As the roar of the planes grew louder and came closer, Musulin and everyone else realized that it was more than just one plane. The planes made their way toward the airfield at low altitude and began to circle Pranjane.

That’s when Musulin saw there was a problem. There were only four planes, not the six he had requested. He didn’t know that two had been forced to turn back because of engine trouble along the route.

Musulin ordered Rajacich to go ahead with the signal that would tell the rescue planes they were in the right place. He rushed out onto the airfield with an Aldis lamp, a highly focused lantern that produced a bright pulse of light. Most commonly used on naval vessels and in airport control towers to signal planes, the OSS team had brought the Aldis lamp along for exactly this purpose. Rajacich held up the round lamp in one palm, using a sight on the top to aim it at the lead C-47 circling overhead and squeezed the trigger three times to send the predetermined signal: Red. Red. Red.

Using the same device, a crewman on the C-47 signaled the appropriate response: Red. Red. Red.

Then Rajacich sent the next message that would confirm all was ready on the ground and the planes could come in. This time he used the lamp to blink a predetermined code word: -. .- -. Nan.

Everyone waited a long moment for the plane’s reply. And then everyone on the ground saw the flashes: -..- - ....- .-. .- -.--. X-ray.

The airmen in the trees could see the signal and knew what it spelled, but they didn’t know the code words. Likewise, the villagers knew what the signaling was about, but they couldn’t tell if all was going as planned. All of them, the villagers and the airmen alike, looked intently at Rajacich and Musulin. Rajacich let the Aldis lamp drop to his side and began trotting off the field. Musulin stepped out to address the airmen one last time.

“We’re on, boys! This is it!” Musulin’s last words were drowned out by another joyous roar from the airmen and the villagers. He yelled to the Chetniks to light the flares and hay bales, and within seconds, the field was ablaze with fiery orange markers. The night took on an eerie appearance and the crowd grew silent again as they watched the planes circle. When he was sure everything was in order, Musulin marched out to the middle of the airfield, raised a flare gun high over his head, and pulled the trigger. A green flare screamed skyward like celebratory fireworks, the final signal that the landings should begin. The excited airmen let out another cheer as the flare erupted and then quickly quieted down again.

The night was deadly quiet except for the crackling of the burning hay bales, and all eyes were on the first plane in the group. The airmen watched as it dropped out of the circling formation and positioned itself for a landing on their airstrip. Every airmen in Pranjane knew what a risk this crew was taking for them, and in the air, the C-47 pilots from the 60th Troop Carrier Command especially knew what a difficult task lay before them.
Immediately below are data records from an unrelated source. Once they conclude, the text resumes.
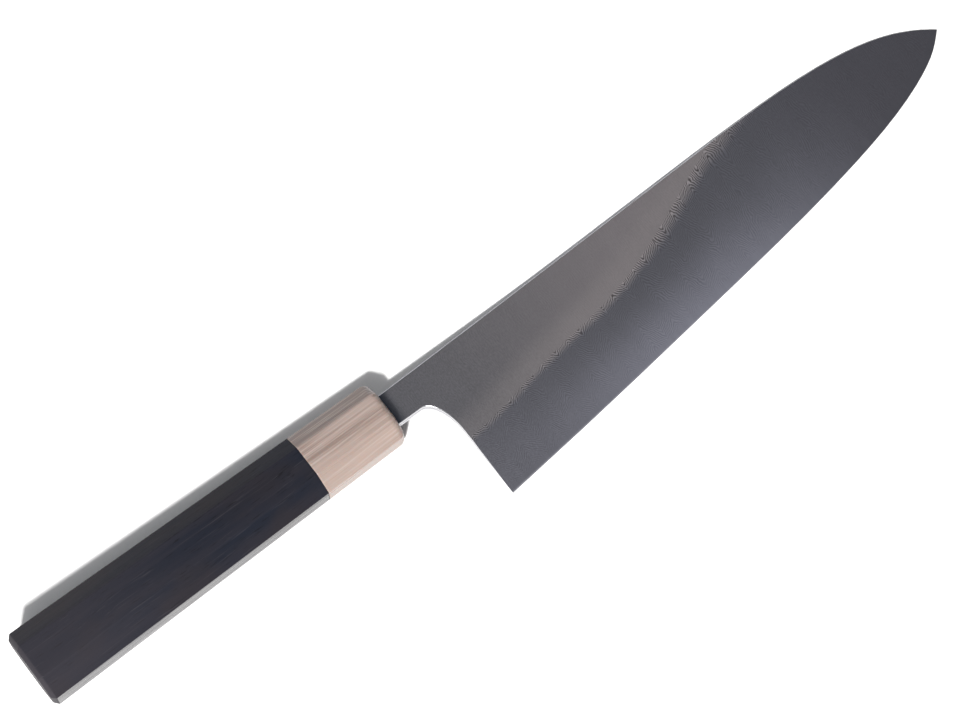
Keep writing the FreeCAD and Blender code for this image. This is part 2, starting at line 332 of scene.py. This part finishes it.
def layered_steel():
    steel = Finish("pattern_welded_steel")
    place = steel.place()
    x, y, z = steel.split(place)
    m = steel.maths
    bevel = steel.group(ground_bevel, Place=place).outputs
    ground, along = bevel["Ground"], bevel["Along"]
    on_bevel = steel.ramp(ground, 0.0, 0.20 * MM)
    shoulder = m("MULTIPLY", steel.ramp(ground, 0.003 * MM, 0.04 * MM),
                 steel.ramp(ground, 0.06 * MM, 0.24 * MM, 1.0, 0.0))

    # The ladder, its rows wandering a little as they were pressed by hand. Taking
    # the sine just short of one leaves a small curve where a groove turns.
    half = m("ABSOLUTE", m("SUBTRACT", z, middle_z))
    wander = m("SUBTRACT", steel.noise(place, 95, 2.0), 0.5)
    row = m("MULTIPLY_ADD", wander, row_wander, x)
    swing = m("MULTIPLY", m("SINE", m("MULTIPLY", row, 2 * math.pi / ladder_pitch)), turn_sharpness)
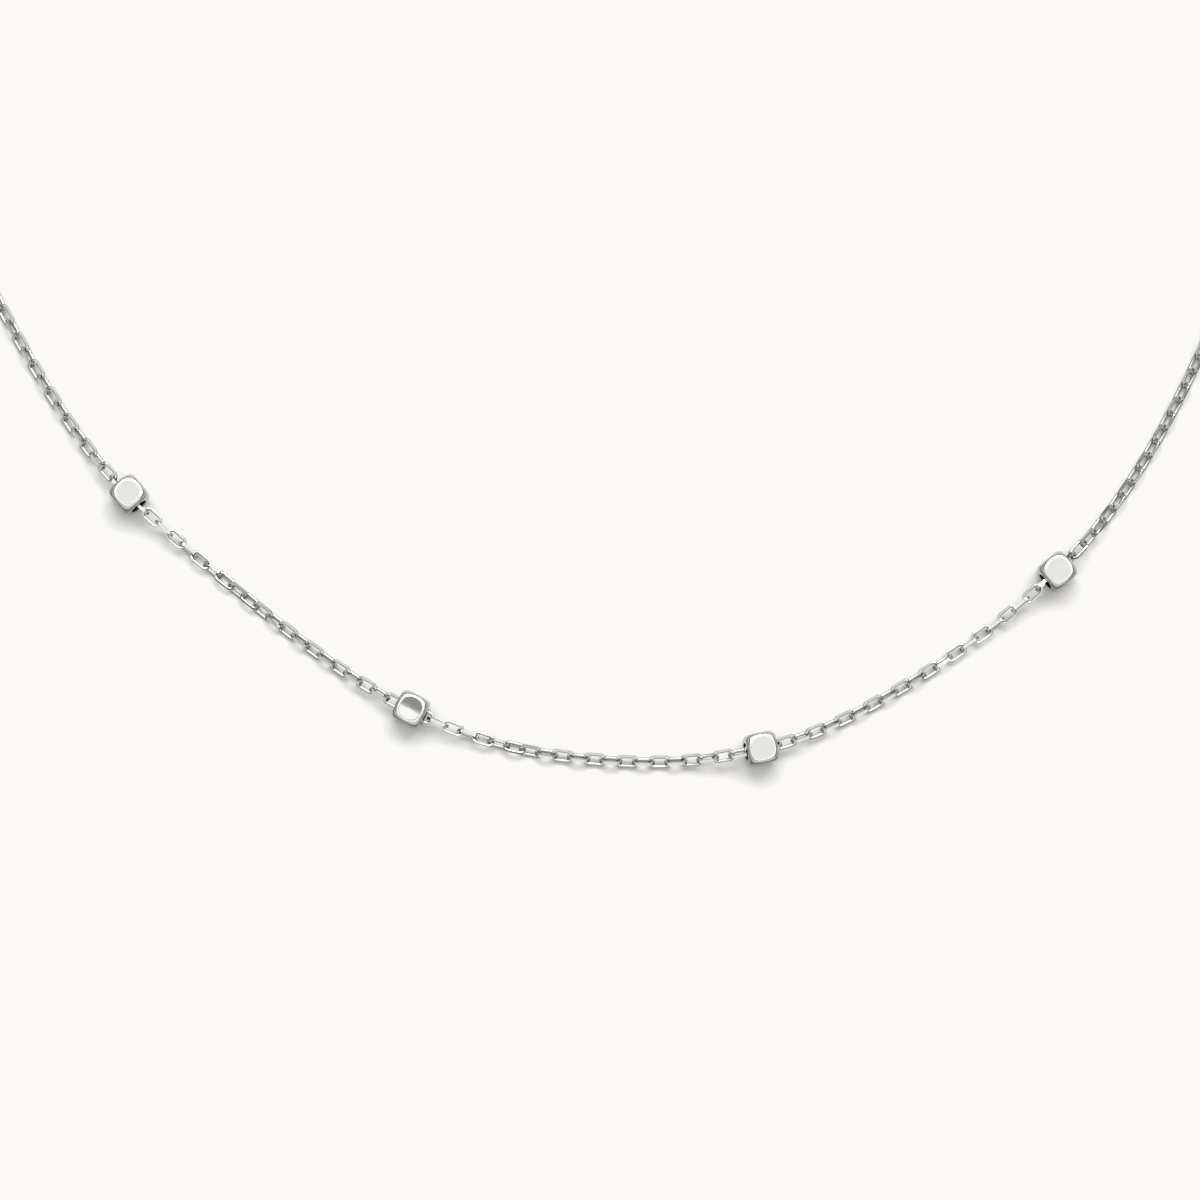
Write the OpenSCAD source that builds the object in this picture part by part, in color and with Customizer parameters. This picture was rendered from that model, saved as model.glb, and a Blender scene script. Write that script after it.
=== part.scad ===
// Station necklace: small mirror-cut cube beads strung along a fine cable chain,
// closed at the back by a ring clasp. It lies on a surface at z = 0 as one open loop.
// The front of the loop points to -Y. Sizes are in millimetres.

/* [Beads] */
// Number of beads, an even number so that half of them lie on each side of the front
bead_count = 12; // [8:2:14]
// Width of a bead between two opposite flat faces
bead_w = 3; // [2.6:0.1:3.6]
// Radius of the rounded edges between the flat faces
bead_round = 0.5; // [0.3:0.02:0.6]
// How far the corners of each flat face are rounded back from a square
bead_corner = 0.06; // [0.02:0.01:0.3]
// Space between the chain and the wall of the hole through a bead
bore_gap = 0.22; // [0.2:0.01:0.25]

/* [Chain] */
// Thickness of the round wire that the links are bent from
wire_d = 0.34; // [0.28:0.01:0.36]
// Width of the opening inside a link
link_open_w = 0.68; // [0.68:0.02:0.8]
// Distance from one link to the next
link_pitch = 1.56; // [1.4:0.02:1.8]
// Play between two linked wires
link_play = 0.13; // [0.12:0.01:0.15]
// Depth of the flat that is rolled all round the outer side of a link
link_band = 0.06; // [0.02:0.01:0.08]
// Depth of the straight cut along the outer side of a link's legs
link_flat = 0.08; // [0.06:0.01:0.1]
// Number of links from one bead to the next
gap_links = 22; // [16:1:26]
// Number of links from the last bead to the clasp
end_links = 23; // [12:1:40]

/* [Clasp] */
// Outside diameter of the clasp's ring
clasp_d = 5.5; // [4.5:0.1:7]
// Thickness of the clasp's tube
clasp_tube = 1.1; // [0.9:0.05:1.2]
// Inside diameter of the small eye that the left end of the chain hangs on
eye_hole = 1.2; // [1.1:0.05:1.6]
// Thickness of the eye's wire
eye_wire = 0.4; // [0.3:0.02:0.42]
// How deep the eye is sunk into the clasp's tube
eye_seat = 0.3; // [0.2:0.05:0.35]
// Diameter of the thumb knob on the clasp
knob_d = 0.7; // [0.5:0.05:0.8]
// How far the thumb knob stands out of the clasp's tube
knob_h = 0.5; // [0.3:0.05:0.8]

/* [End ring] */
// Inside diameter of the ring that the clasp hooks
ring_hole = 2.2; // [2.1:0.05:2.6]
// Thickness of the end ring's wire
ring_wire = 0.36; // [0.28:0.02:0.38]
// Space between the end ring and the clasp's tube inside it
ring_gap = 0.12; // [0.1:0.01:0.14]

/* [Hidden] */
// The way of the loop over the surface, from the front point to the right and round
ROUTE = [
    [-1.4, -76.5], [17.5, -75.3], [35.9, -65.5], [49.3, -53.2], [59.6, -35.2], [66.5, -14],
    [67, 11], [60.5, 37], [46.5, 59], [25, 73.5], [0, 78.5], [-25, 73.5], [-46.5, 59.5],
    [-60.5, 38], [-67.5, 13], [-68, -9], [-60.3, -27.7], [-49.5, -46], [-37, -58.3], [-18.5, -71.6]
];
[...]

The airmen on the ground watched the plane come closer and closer and then, finally, they could see the white star on the tail. They knew by now that the planes were American, but still, the sight of that white star added another layer of jubilation for these men who weren’t sure they would ever see home again. The Americans were coming to rescue them!

But the plane still had to land, and that was the tricky part. Everyone waiting in the woods had spent many hours in planes just like that C-47 and they knew that landing at night on such a rough airstrip wouldn’t be easy. They all watched, wondering if they would have the nerve to make the same landing attempt if the roles were reversed. And just as the men on the ground suspected, the pilots coming in for this first landing were terrified. They didn’t know what to expect of this hastily made landing strip and they feared they would crash, either dying in the wreckage or joining the other men in their limbo behind enemy lines. Both on the ground and in the air, scarcely a breath passed the men’s lips as they waited for the C-47’s wheels to touch down.
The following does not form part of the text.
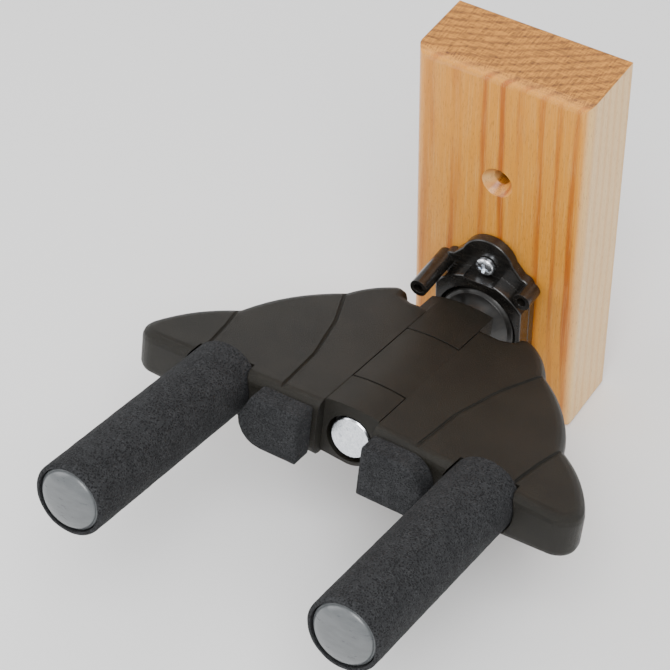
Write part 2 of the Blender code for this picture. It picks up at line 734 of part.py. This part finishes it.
def bore_knuckles(left, right):
    bush = BUSH_RADIUS + GAP
    left_bore = cylinder("left_knuckle_bore", bush, -FAR, FAR)
    counterbore = cylinder("left_counterbore", COUNTERBORE_RADIUS, COUNTERBORE_FLOOR, FAR)
    leg = cylinder("spring_leg_hole", 1.1 * MM, SPRING_LEG_END - MM, REAR_KNUCKLE[1] + MM, steps=12)
    cut(left, on_pivot(left_bore), on_pivot(counterbore), on_pivot(leg, -SPRING_RADIUS))
    right_bore = cylinder("right_knuckle_bore", bush, -FAR, FAR)
    spring_bore = cylinder("spring_bore", SPRING_BORE_RADIUS, -FAR, SPRING_BORE_END)
    side_leg = cylinder("spring_side_hole", 1.1 * MM, 0, KNUCKLE_RADIUS + 4 * MM, steps=12)
    cut(right, on_pivot(right_bore), on_pivot(spring_bore))
    place(side_leg, PIVOT, location=(0, -SPRING_RANGE[1], 0), rotation=(0, pi / 2, 0))
    cut(right, side_leg)


def main():
    make_block()
    make_bracket()
    make_bracket_screws()
    make_bolt()
    make_bushes()
    make_spring()
    left = make_wing("left_wing", -1, (REAR_KNUCKLE, FRONT_KNUCKLE))
    right = make_wing("right_wing", 1, (MIDDLE_KNUCKLE,))
    bore_knuckles(left, right)
    for name, side in (("left", -1), ("right", 1)):
        make_arm(name, side)
        make_sleeve(name, side)
        make_cap(name, side)
    make_pads()


main()
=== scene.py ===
"""Wall hanger for a guitar: its finished pieces, their finishes and a plain stage round the frame."""
import json
from math import cos, pi, radians, sin

import bpy
from mathutils import Matrix, Vector, noise

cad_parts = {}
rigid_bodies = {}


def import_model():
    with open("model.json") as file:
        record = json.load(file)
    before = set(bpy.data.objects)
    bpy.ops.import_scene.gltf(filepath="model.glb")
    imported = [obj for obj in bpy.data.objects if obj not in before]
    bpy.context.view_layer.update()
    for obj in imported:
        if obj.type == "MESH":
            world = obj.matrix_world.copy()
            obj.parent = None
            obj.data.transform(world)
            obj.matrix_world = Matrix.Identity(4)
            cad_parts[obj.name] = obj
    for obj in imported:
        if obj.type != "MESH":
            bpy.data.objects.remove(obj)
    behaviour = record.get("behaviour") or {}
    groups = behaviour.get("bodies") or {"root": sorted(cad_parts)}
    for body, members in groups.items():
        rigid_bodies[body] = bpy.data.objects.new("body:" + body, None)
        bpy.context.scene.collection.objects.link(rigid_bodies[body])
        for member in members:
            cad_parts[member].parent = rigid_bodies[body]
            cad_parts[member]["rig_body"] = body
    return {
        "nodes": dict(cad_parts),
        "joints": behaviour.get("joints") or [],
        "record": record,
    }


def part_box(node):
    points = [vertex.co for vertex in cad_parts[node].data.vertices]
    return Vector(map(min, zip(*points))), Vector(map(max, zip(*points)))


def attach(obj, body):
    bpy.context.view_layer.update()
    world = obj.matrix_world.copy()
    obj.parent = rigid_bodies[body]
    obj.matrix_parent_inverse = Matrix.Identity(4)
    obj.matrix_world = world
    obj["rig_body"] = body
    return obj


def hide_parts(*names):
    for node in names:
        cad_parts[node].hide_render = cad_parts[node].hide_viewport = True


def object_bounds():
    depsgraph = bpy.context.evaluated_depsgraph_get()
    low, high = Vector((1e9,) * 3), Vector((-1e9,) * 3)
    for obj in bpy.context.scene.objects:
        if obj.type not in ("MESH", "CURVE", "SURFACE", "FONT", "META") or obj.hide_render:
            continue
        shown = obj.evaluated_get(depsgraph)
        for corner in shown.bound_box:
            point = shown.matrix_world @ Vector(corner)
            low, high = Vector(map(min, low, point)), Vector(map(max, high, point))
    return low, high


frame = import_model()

bl_info = {
    "name": "Guitar Wall Hanger",
    "version": (1, 0, 0),
    "blender": (4, 5, 0),
    "location": "3D View > Sidebar > Hanger",
    "description": "Finishes a folding guitar hanger: wooden block, moulded wings and foam arms",
    "category": "Object",
}

MM = 0.001
NODES = frame["nodes"]
JOINT = frame["joints"][0]
PIVOT = Vector(JOINT["pos_m"])
AXIS = Vector(JOINT["axis"]).normalized()
CAD_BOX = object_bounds()
CAD_LOW, CAD_HIGH = CAD_BOX
SLOTS = {part["node"]: part["material_slot"] for part in frame["record"]["subparts"]}
SIDES = ("left", "right")
FINISHES = {}

SOFTEN_ANGLE = radians(32)
SAME_FACE_ANGLE = radians(0.2)
MERGE = 1e-6
FLAT_WEIGHT = 80

# The sleeves and caps
SEGMENTS = 112
CLEARANCE = 0.3 * MM
RECESS_DEPTH = 4.3 * MM
RING_STEP = 1.1 * MM
CAP_DEPTH = 3.4 * MM
CAP_CENTRE = 0.2 * MM
DOME_STEPS = 12
SLEEVE_WAVE = 3.2 * MM

# The neck pads
PAD_WAVE = 4.0 * MM
PAD_SMOOTHING = 8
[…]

The plane came in lower and lower. Musulin, Rajacich, and Jibilian were left to watch just like all the airmen, the same thoughts running through everyone’s mind as they focused intently on the incoming plane.

It looks good so far. You’re lined up on the runway nice and straight. C’mon boys, you can do it. . . . Looks good . . . looks good . . . Hold it steady, boys. . . .
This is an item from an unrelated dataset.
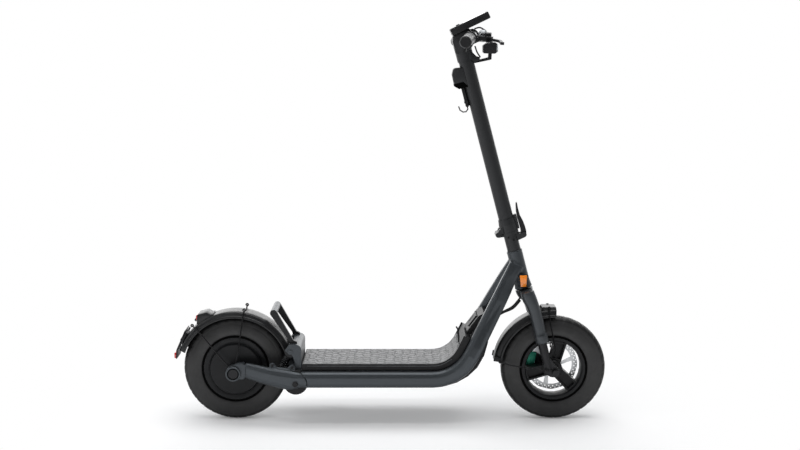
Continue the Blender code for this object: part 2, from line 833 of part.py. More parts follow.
def make_rear_axle(parent):
    """Rear axle with the shoulders inside the carriers and the nuts outside them."""
    face = CARRIER_INNER_Y + CARRIER_THICKNESS + GAP
    outer = face + AXLE_CAP_THICKNESS
    shoulder = CARRIER_INNER_Y - AXLE_EYE_THICKNESS - 2 * GAP
    bearing_face = REAR_DISC_Y - DISC_THICKNESS / 2
    profile = [
        (0.0, outer),
        (AXLE_CAP_RADIUS - 0.002, outer),
        (AXLE_CAP_RADIUS, outer - 0.0015),
        (AXLE_CAP_RADIUS, face),
        (AXLE_RADIUS, face),
        (AXLE_RADIUS, shoulder),
        (AXLE_SHOULDER_RADIUS, shoulder),
        (AXLE_SHOULDER_RADIUS, bearing_face),
        (AXLE_RADIUS, bearing_face),
    ]
    profile += [(radius, -height) for radius, height in reversed(profile)]
    axle = bake(turned(profile, ROUND, closed=False))
    part(moved(axle, turn=Matrix.Rotation(-pi / 2, 4, "X")), "rear_axle", "steel", parent)


def shock_axis():
    """Unit vector from the lower to the upper eye, and the distance between them."""
    run = SHOCK_UPPER_X - SHOCK_LOWER_X
    rise = SHOCK_UPPER_Z - SHOCK_LOWER_Z
    return atan2(run, rise), hypot(run, rise)


def make_shocks(body_frames, rod_frames):
    """Damper body with its eye, rod with its eye, and the coil spring, on both sides."""
    length = shock_axis()[1]
    eye_bore = SHOCK_PIN_RADIUS + GAP
    eye_half = SHOCK_EYE_HALF - GAP
    body_profile = [
        (0.0, -0.004),
        (SHOCK_BODY_RADIUS - 0.0015, -0.004),
        (SHOCK_BODY_RADIUS, -0.006),
        (SHOCK_BODY_RADIUS, -UPPER_PERCH_AT),
        (PERCH_RADIUS, -UPPER_PERCH_AT),
        (PERCH_RADIUS, -UPPER_PERCH_AT - PERCH_THICKNESS),
        (SHOCK_BODY_RADIUS, -UPPER_PERCH_AT - PERCH_THICKNESS),
        (SHOCK_BODY_RADIUS, -SHOCK_BODY_LENGTH),
        (SHOCK_ROD_RADIUS + GAP, -SHOCK_BODY_LENGTH),
        (SHOCK_ROD_RADIUS + GAP, -UPPER_PERCH_AT),
        (0.0, -UPPER_PERCH_AT),
    ]
    body = bake(turned(body_profile, SMALL_ROUND, closed=False))
    body = join(body, cross_rod(0.0, 0.0, -eye_half, eye_half, SHOCK_EYE_RADIUS, SMALL_ROUND))
    body = cut(body, cross_rod(0.0, 0.0, -0.02, 0.02, eye_bore, SMALL_ROUND))
    perch_top = LOWER_PERCH_AT + PERCH_THICKNESS
    rod_top = length - UPPER_PERCH_AT - 0.0120
    rod_profile = [
        (0.0, rod_top),
        (SHOCK_ROD_RADIUS, rod_top),
        (SHOCK_ROD_RADIUS, perch_top),
        (PERCH_RADIUS, perch_top),
        (PERCH_RADIUS, LOWER_PERCH_AT),
        (0.0055, LOWER_PERCH_AT),
        (0.0055, 0.003),
        (0.0, 0.003),
    ]
    piston = bake(turned(rod_profile, SMALL_ROUND, closed=False))
    piston = join(piston, cross_rod(0.0, 0.0, -eye_half, eye_half, SHOCK_EYE_RADIUS, SMALL_ROUND))
    open_bore = (SHOCK_PIN_RADIUS + SLIDE_GAP) / cos(pi / SMALL_ROUND)
    piston = cut(piston, cross_rod(0.0, 0.0, -0.02, 0.02, open_bore, SMALL_ROUND))
    spring_low = perch_top - length + GAP
    spring_high = -UPPER_PERCH_AT - PERCH_THICKNESS - GAP
    spring = spring_shape(spring_low, spring_high)
    for side, name in ((-1, "right"), (1, "left")):
        place = (0.0, side * SHOCK_Y, 0.0)
        body_copy = blank(body.data.copy())
        piston_copy = blank(piston.data.copy())
        spring_copy = blank(spring.data.copy())
        part(moved(body_copy, place), "shock_body_" + name, "black_metal", body_frames[name])
        part(moved(piston_copy, place), "shock_rod_" + name, "steel", rod_frames[name])
        part(moved(spring_copy, place), "shock_spring_" + name, "black_metal", body_frames[name])
    for item in (body, piston, spring):
        bpy.data.objects.remove(item, do_unlink=True)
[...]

First there was the thump of the wheels; then the pilot cut back on the throttle and the engines changed pitch. The plane raced down the airstrip, nearly silent now, hundreds of eyes watching intently. Maybe this plan would work, after all. The men crouched in the brush were just about to breathe a sigh of relief when they heard the plane’s engines roar back to life.

The plane lifted back into the air, over the trees, and into the darkness.

The field was quiet again, the only sound the crackling of the burning hay bales.

The airstrip was too short. The pilot just couldn’t do it.

Musgrove and the rest of the men were crushed. The dark, quiet night hid hundreds of broken hearts. Musgrove thought that was the end of it all.

“Too short, too short,” he heard another airman say quietly. “They can’t do it. This will never work.”